**What is being asked:**
How many lines in the records below hold the string "handed"? Please answer with the number and nothing more.

**The data:**
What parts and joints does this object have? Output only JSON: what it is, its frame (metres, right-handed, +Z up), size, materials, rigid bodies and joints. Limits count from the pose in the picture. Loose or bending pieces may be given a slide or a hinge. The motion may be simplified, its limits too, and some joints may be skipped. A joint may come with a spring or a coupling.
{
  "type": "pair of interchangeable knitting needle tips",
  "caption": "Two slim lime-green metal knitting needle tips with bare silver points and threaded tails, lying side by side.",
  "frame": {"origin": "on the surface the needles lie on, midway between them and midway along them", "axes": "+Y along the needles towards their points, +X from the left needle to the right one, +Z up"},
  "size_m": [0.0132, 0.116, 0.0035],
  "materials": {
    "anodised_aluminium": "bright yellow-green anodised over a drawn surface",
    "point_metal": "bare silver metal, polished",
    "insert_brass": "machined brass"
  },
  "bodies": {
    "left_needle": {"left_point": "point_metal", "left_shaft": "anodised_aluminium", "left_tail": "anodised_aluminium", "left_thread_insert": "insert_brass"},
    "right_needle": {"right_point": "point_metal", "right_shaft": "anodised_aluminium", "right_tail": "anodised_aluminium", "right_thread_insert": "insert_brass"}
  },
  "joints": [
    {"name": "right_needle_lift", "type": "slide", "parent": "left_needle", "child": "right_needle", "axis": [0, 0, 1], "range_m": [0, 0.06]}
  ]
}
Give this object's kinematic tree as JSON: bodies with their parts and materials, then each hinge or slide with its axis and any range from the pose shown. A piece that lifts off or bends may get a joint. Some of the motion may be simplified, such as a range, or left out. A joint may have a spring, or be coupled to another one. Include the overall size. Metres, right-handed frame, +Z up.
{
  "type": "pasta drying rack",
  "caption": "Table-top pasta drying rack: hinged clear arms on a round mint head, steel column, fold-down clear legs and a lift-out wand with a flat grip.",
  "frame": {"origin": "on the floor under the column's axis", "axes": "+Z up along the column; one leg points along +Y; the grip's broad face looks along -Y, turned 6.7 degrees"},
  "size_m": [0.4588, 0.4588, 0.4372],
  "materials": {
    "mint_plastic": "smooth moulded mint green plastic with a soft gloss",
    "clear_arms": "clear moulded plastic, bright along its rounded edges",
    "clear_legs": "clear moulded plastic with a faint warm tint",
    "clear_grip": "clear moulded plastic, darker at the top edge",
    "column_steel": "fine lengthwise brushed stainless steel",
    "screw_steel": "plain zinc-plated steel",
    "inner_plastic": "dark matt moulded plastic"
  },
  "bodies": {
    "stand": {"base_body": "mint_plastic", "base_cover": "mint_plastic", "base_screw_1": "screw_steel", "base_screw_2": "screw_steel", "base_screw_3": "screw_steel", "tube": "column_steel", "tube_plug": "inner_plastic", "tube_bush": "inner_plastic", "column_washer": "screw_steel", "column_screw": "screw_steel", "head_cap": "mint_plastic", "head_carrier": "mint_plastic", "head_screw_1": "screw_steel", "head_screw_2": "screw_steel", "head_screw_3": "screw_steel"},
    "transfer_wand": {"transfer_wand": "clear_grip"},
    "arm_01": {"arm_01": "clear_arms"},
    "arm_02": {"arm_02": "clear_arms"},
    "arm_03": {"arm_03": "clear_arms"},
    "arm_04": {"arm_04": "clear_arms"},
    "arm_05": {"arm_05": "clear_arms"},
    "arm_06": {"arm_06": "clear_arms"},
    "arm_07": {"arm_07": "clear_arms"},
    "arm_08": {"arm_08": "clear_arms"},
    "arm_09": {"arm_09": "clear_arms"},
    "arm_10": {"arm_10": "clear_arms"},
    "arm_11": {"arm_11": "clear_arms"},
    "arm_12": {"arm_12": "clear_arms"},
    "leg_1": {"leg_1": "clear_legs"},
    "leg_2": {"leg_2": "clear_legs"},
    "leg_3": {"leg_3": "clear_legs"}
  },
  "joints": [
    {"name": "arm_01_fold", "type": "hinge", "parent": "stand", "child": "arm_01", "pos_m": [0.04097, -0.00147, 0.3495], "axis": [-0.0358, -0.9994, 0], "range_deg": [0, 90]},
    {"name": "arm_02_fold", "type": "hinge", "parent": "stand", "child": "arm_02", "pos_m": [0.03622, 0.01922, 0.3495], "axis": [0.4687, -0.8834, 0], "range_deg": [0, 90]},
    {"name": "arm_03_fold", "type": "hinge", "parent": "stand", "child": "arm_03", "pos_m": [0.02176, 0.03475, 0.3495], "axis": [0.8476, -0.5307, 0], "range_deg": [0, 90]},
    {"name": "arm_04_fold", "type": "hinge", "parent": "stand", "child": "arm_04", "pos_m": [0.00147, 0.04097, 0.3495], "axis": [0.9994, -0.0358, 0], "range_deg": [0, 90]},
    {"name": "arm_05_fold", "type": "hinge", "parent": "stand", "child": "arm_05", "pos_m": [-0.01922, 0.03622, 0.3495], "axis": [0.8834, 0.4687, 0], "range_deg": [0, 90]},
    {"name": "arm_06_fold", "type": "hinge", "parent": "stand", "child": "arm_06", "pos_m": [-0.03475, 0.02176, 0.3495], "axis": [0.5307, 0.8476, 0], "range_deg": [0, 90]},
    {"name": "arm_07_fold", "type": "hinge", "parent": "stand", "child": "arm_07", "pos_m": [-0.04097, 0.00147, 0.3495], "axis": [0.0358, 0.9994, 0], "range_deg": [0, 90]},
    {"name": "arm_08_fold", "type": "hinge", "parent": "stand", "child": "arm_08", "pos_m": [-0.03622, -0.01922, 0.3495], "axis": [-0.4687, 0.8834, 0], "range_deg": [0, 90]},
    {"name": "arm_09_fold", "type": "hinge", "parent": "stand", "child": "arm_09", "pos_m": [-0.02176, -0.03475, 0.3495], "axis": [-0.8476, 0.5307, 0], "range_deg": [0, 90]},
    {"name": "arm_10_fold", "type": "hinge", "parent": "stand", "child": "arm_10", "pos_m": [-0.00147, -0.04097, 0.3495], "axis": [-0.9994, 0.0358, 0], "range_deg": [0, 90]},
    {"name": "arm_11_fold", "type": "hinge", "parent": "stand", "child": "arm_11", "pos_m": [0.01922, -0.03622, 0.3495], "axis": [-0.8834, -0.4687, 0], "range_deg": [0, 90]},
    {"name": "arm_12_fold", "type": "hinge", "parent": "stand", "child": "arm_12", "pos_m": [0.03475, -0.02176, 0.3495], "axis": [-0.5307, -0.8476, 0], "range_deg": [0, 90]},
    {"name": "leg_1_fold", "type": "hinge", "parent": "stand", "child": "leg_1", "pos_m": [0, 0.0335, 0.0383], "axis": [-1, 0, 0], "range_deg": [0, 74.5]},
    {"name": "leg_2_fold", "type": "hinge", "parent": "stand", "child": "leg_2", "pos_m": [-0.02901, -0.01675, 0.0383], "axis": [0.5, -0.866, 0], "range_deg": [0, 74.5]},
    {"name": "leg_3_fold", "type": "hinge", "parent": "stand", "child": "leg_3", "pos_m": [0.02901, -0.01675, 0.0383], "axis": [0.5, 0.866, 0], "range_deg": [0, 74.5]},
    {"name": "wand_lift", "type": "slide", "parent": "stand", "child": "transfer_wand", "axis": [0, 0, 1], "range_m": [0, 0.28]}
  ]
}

**Answer in full:**
2